Scherzi a parte, nel minimo le si deve un gran rispetto, specie se ci si sofferma su quei numeri, che nella vita di Alessandra Peppetti, hanno un ruolo fondamentale. Una storia dove l’amore per la maglia è un sentimento per il quale si da senza nessuna pretesa di prendere.

Una storia d’amore nata in Curva Nord; un mondo particolare con le sue regole non scritte, le sue contradizioni, le sue passioni esasperate; “Curva”: nome singolare, femminile pensato al maschile, dove lei e le ragazze del Grifone hanno annullato ogni differenza.

“Certo non è facile per una donna far capire che la passione che hai per questa squadra e per il calcio è identica a quella di un uomo, spesso sembra che il fatto di essere tifosi sia un diritto soltanto degli “uomini” ma credo che la forza della mia passione sarebbe stata chiara a tutti anche senza trasferte.”

Nessuna obiezione, perché per noi uomini è molto più facile: lavoro, calcio e famiglia sono tenuti a compartimenti stagni rigorosamente separati, senza che l’impegno di uno contamini l’altro; per una donna invece, tutto è un frullato di contemporaneità.

“Io non sento di aver fatto chissà quali sacrifici o aver rinunciato a chissà cosa, perché vedere il Grosseto è la cosa che mi piace di più, anzi mi ritengo fortunata di aver avuto la possibilità di esserci sempre stata”. Guardare il Grifone in televisione non mi sembra neanche che sia il Grifone, non sento neanche la partita. Per questo anche il primo anno di B ho fatto tutte le trasferte, il secondo e il terzo ne ho persa solo una e quest’anno le ho fatte di nuovo tutte. Magari mi mancano quelle che sono il sogno nel cassetto…San Siro o l’Olimpico!”.

Una vita di trasferte che magari è anche un record, peraltro un primato che potrebbe essere facilmente certificato, visto che Alessandra, durante il pre partita, è il volto più inquadrato da Sky. Per chi non è abituato alle telecamere, la cosa potrebbe persino portare ad assumere ansiolitici.

“E chi ci pensa, io penso solo alla gara, difatti quando mi rivedo nelle riprese, ho sempre la faccia pensierosa, l’unica ansia che mi prende è quella del risultato!”

Ne ridiamo insieme ma subito la incalzo con un’altra domanda e cerco di prenderla di sorpresa chiedendogli di tutti questi pellegrinaggi pro Grifone cosa le rimanga dentro.

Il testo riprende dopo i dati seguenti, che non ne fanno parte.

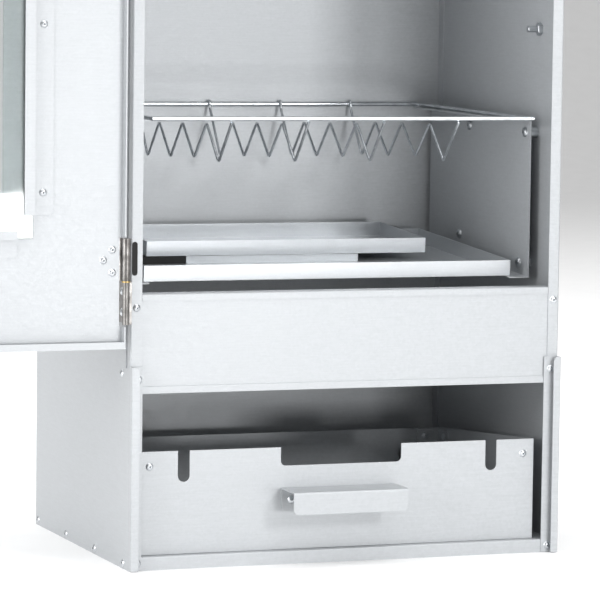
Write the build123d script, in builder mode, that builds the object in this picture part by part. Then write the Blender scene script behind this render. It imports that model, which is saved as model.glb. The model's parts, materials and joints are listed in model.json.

“Tante emozioni, ma al di là delle prestazioni ogni trasferta ha una sua storia. Anche se quest’anno siamo tornati a testa bassa più di una volta, il fatto di portare in giro per L’Italia il nome di Grosseto per me è motivo di vanto, per non parlare poi degli amici con cui passi intere giornate. Il Grifone poi è nel mio quotidiano, e non potrei mai chiuderlo nel cassetto in attesa della prossima partita; c’è sempre un motivo per parlare del Grosseto e quando non c’è, corro al muro dei tifosi per vedere se ci sono novità, insomma il Grifone è tutto l’anno anche quando non c’è il campionato.”

Diciannovemilacinquencentocinquantaseimila kilometri, vogliono dire amore, passione, perseveranza, forza e tenacia, ma una donna così è persino più forte della scaramanzia?

“Assolutamente no. Io faccio attenzione a tutto, se da una partita torniamo vincenti mi vesto nello stesso modo anche nella partita successiva, così come parcheggio la macchina nel solito posto, invece, se perdo, cambio tutto! Per la partita di Padova, dov’era vietato sbagliare, ho messo in uno zaino tutti i vestiti che avevo indossato in tutto il campionato e l’ho portato con me dentro l’Euganeo!”

Penso allo zaino stracolmo di vestiti e mi accorgo che non servono altre domande per dirle: “Grazie Alessandra!”. Grazie di essere un piccolo ma fondamentale mattone affinché questa terra, questa maglia e questa gente possano divenire le solide fondamenta di un sogno comune.